Wired has a great article about the threat Digital Television poses to current digital recorders like Tivo and ReplayTV. As someone planning on buying a Tivo as soon as I can afford one, I read the article with extreme interest. Afterwards, I found myself muttering and ranting under my breath for a while. Some people never learn.
Hollywood is freaking out again about copy protection. They’re afraid that the perfect signal quality of digital TV plus high-speed digital recording will equal rampant piracy. Their solution: withhold their content unless they’re allowed to control your hardware.
“If Hollywood gets its way, recording won’t be as easy as it is today. Jack Valenti, the head of the Motion Picture Association of America, has said that without proper security measures, the industry won’t allow its movies to be broadcast. The reason: Digital signals create perfect copies that won’t degrade. Executives fear they would deliver perfect copies to millions of viewers.

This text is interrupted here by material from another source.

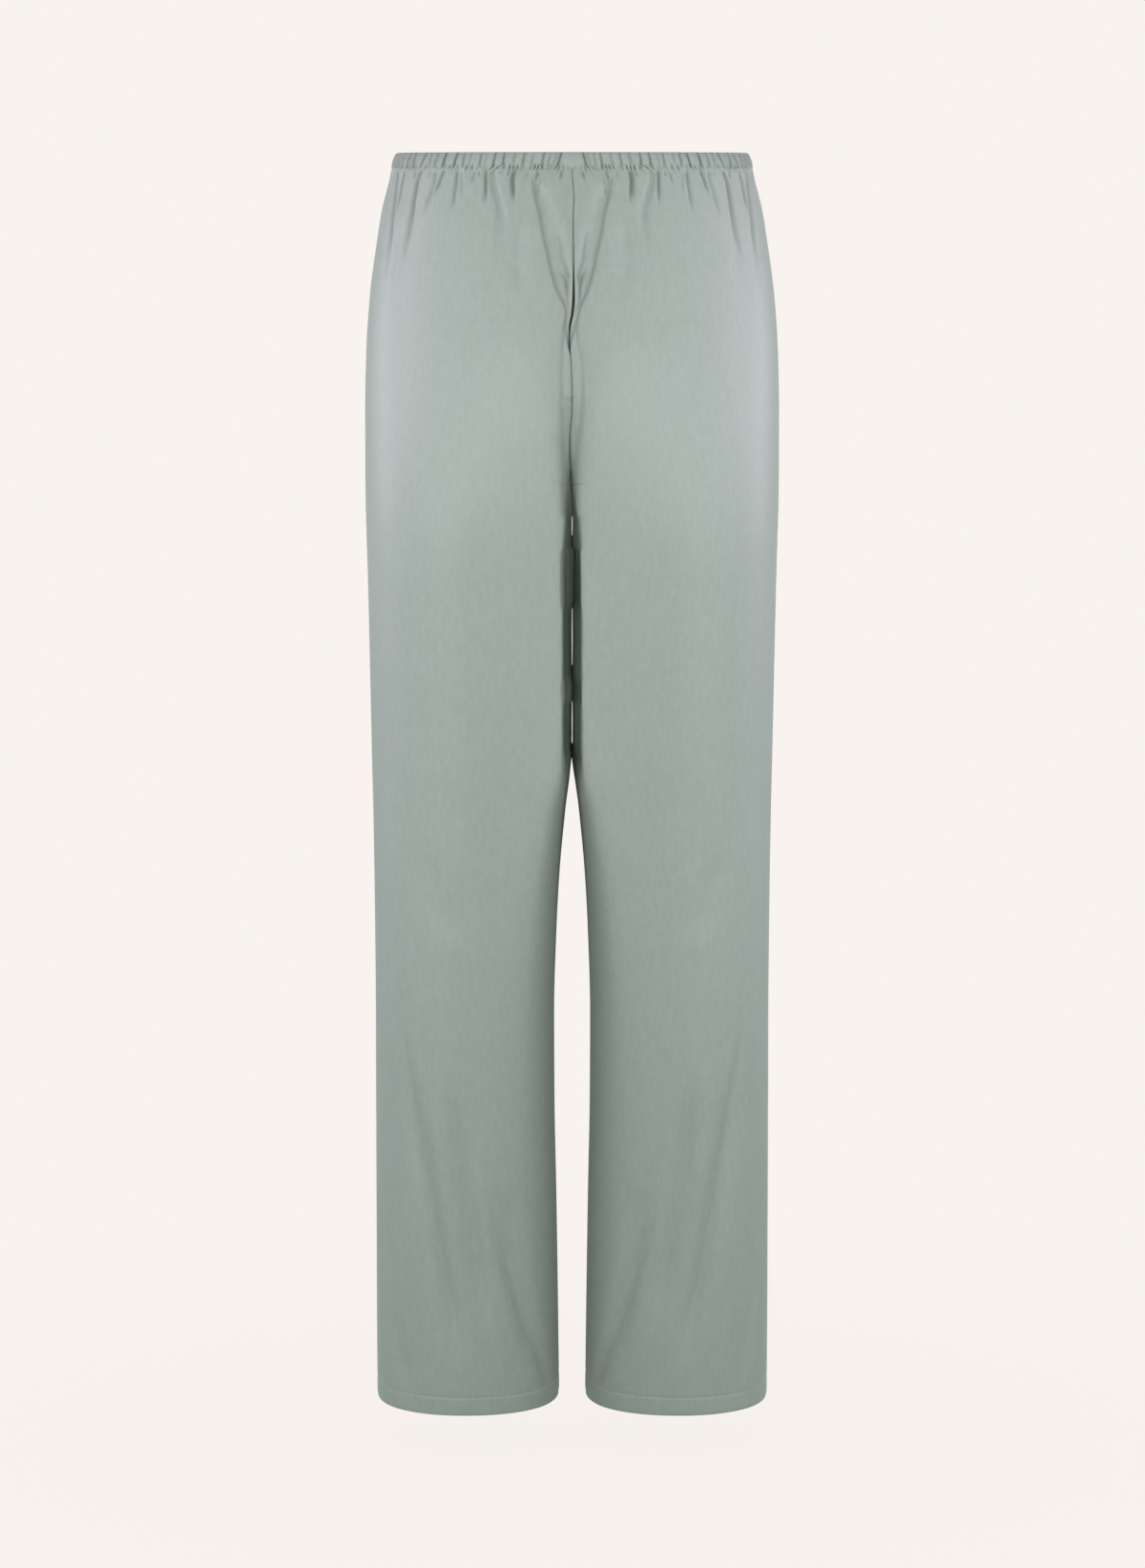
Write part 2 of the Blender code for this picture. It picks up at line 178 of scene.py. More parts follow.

The Federal Communications Commission is considering a proposal that would allow cable companies to turn off the firewire port.
Such a measure would keep people from recording their favorite shows, said Jenny Miller, a spokeswoman with the Consumer Electronics Association, something manufacturers have steadfastly refused to do.
‘If you talk to anyone on the manufacturing side, we are trying to work with the studios so that people can get high definition television with their recorders,’ Miller said. ‘But it’s getting to the point that you can’t even take a show you tape over to your friend’s house.’
Cable companies say they have no intention of ever restricting the port, they just want to be able to show blockbuster movies. That puts them at the mercy of the studios.”
Just so we’re clear on the subject, if I can’t time-shift my favorite shows, I’ll just stop watching TV altogether. I’m a busy guy. My schedule in Agenda Fusion is generally packed solid from 5 am to 10 pm every day, including weekends. I may like Friends, but for three Thursdays out of the month, I have somewhere else to be in the evening than at home watching TV. If I couldn’t record it, I wouldn’t see it. Period.
The MPAA (and the other content conglomerates) need to wake up and realize that no one needs their content. They traffic in entertainment, a luxury. If they make it too difficult for people to partake of that luxury, they won’t and they’ll take their dollars elsewhere.
I pay $72 a month for digital cable, and even that is more than I should probably be spending right now. Go ahead, give me a reason to cancel. I’ve got lots of books to read. More than that, I have a life of my own.
Mark My Words: The content industries in America are going to get so blinded by their relentless pursuit for perfect protection that they’re going to find it. They’re going to lock down their content so well, in fact, that in addition to the pirates being unable to access their content, paying customers won’t either. And without customers, how long can they stay in business?